# TASK PROMPT:
Please repeat, exactly and with nothing added, the lines running from the line that contains "make_frame_screws()" to the line that contains "obj.data.transform(obj.matrix_world)", both lines included.

# DATASET SECTION:
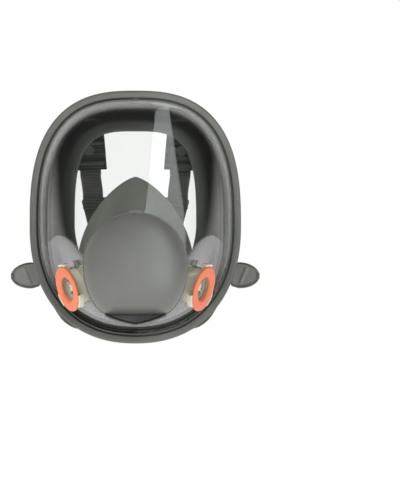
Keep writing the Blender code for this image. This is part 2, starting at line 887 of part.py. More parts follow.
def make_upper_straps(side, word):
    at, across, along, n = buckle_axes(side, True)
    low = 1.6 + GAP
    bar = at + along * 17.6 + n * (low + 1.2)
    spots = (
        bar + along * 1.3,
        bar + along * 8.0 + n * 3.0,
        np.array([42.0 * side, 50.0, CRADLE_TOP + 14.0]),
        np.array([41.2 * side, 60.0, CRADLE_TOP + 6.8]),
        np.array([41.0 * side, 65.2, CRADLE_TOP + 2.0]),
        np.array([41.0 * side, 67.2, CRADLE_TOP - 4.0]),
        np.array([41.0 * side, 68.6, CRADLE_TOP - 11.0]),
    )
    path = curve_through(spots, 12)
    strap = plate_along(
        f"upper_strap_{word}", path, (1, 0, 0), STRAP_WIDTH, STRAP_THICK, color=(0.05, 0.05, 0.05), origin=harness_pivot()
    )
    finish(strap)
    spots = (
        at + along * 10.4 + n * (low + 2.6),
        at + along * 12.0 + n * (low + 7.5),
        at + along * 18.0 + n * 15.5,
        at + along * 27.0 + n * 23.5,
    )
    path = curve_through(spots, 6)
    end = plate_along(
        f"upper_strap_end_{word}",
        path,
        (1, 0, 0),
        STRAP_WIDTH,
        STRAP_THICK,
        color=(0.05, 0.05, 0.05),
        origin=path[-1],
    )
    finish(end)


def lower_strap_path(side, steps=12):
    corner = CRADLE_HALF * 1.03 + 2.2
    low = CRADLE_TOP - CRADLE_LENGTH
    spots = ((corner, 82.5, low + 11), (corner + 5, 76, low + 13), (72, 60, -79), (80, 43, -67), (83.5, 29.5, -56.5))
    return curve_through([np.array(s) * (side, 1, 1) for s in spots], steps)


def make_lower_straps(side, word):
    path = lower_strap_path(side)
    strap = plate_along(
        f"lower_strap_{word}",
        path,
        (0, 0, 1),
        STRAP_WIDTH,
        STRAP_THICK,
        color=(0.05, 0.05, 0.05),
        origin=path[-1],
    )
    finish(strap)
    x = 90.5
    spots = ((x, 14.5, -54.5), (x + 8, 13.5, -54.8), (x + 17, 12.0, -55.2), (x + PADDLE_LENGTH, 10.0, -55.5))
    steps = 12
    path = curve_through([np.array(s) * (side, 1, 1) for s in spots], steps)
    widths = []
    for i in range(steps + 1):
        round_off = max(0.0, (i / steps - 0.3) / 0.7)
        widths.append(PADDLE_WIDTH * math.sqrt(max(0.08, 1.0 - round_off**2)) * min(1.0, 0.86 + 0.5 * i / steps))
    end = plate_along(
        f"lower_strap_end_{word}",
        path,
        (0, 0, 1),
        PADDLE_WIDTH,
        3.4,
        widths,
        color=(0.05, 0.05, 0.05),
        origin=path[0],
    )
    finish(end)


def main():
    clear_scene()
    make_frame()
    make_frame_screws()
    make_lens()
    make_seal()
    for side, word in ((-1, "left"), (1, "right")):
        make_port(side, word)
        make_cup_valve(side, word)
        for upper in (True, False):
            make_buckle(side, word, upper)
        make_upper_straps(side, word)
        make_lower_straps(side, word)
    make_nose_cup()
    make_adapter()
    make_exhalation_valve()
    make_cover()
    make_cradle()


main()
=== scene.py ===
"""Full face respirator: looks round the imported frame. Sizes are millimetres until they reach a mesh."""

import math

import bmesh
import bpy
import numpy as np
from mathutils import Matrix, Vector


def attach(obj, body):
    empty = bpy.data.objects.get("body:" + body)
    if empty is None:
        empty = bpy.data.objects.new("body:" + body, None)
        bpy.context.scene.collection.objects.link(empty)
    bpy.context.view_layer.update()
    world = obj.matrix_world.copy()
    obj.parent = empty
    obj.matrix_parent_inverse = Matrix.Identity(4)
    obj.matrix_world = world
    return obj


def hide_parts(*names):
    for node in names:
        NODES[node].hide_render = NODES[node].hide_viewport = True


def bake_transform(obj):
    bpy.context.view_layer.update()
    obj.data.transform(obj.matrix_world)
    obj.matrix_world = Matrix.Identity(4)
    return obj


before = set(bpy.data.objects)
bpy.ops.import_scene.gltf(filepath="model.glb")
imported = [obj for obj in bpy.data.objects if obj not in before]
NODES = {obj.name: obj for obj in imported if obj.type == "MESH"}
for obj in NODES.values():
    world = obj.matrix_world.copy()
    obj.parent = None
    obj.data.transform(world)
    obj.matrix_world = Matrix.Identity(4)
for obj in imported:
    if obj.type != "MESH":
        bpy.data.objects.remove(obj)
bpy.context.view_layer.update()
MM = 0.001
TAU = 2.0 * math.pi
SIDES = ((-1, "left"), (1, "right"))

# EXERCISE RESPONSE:
    make_frame_screws()
    make_lens()
    make_seal()
    for side, word in ((-1, "left"), (1, "right")):
        make_port(side, word)
        make_cup_valve(side, word)
        for upper in (True, False):
            make_buckle(side, word, upper)
        make_upper_straps(side, word)
        make_lower_straps(side, word)
    make_nose_cup()
    make_adapter()
    make_exhalation_valve()
    make_cover()
    make_cradle()


main()
=== scene.py ===
"""Full face respirator: looks round the imported frame. Sizes are millimetres until they reach a mesh."""

import math

import bmesh
import bpy
import numpy as np
from mathutils import Matrix, Vector


def attach(obj, body):
    empty = bpy.data.objects.get("body:" + body)
    if empty is None:
        empty = bpy.data.objects.new("body:" + body, None)
        bpy.context.scene.collection.objects.link(empty)
    bpy.context.view_layer.update()
    world = obj.matrix_world.copy()
    obj.parent = empty
    obj.matrix_parent_inverse = Matrix.Identity(4)
    obj.matrix_world = world
    return obj


def hide_parts(*names):
    for node in names:
        NODES[node].hide_render = NODES[node].hide_viewport = True


def bake_transform(obj):
    bpy.context.view_layer.update()
    obj.data.transform(obj.matrix_world)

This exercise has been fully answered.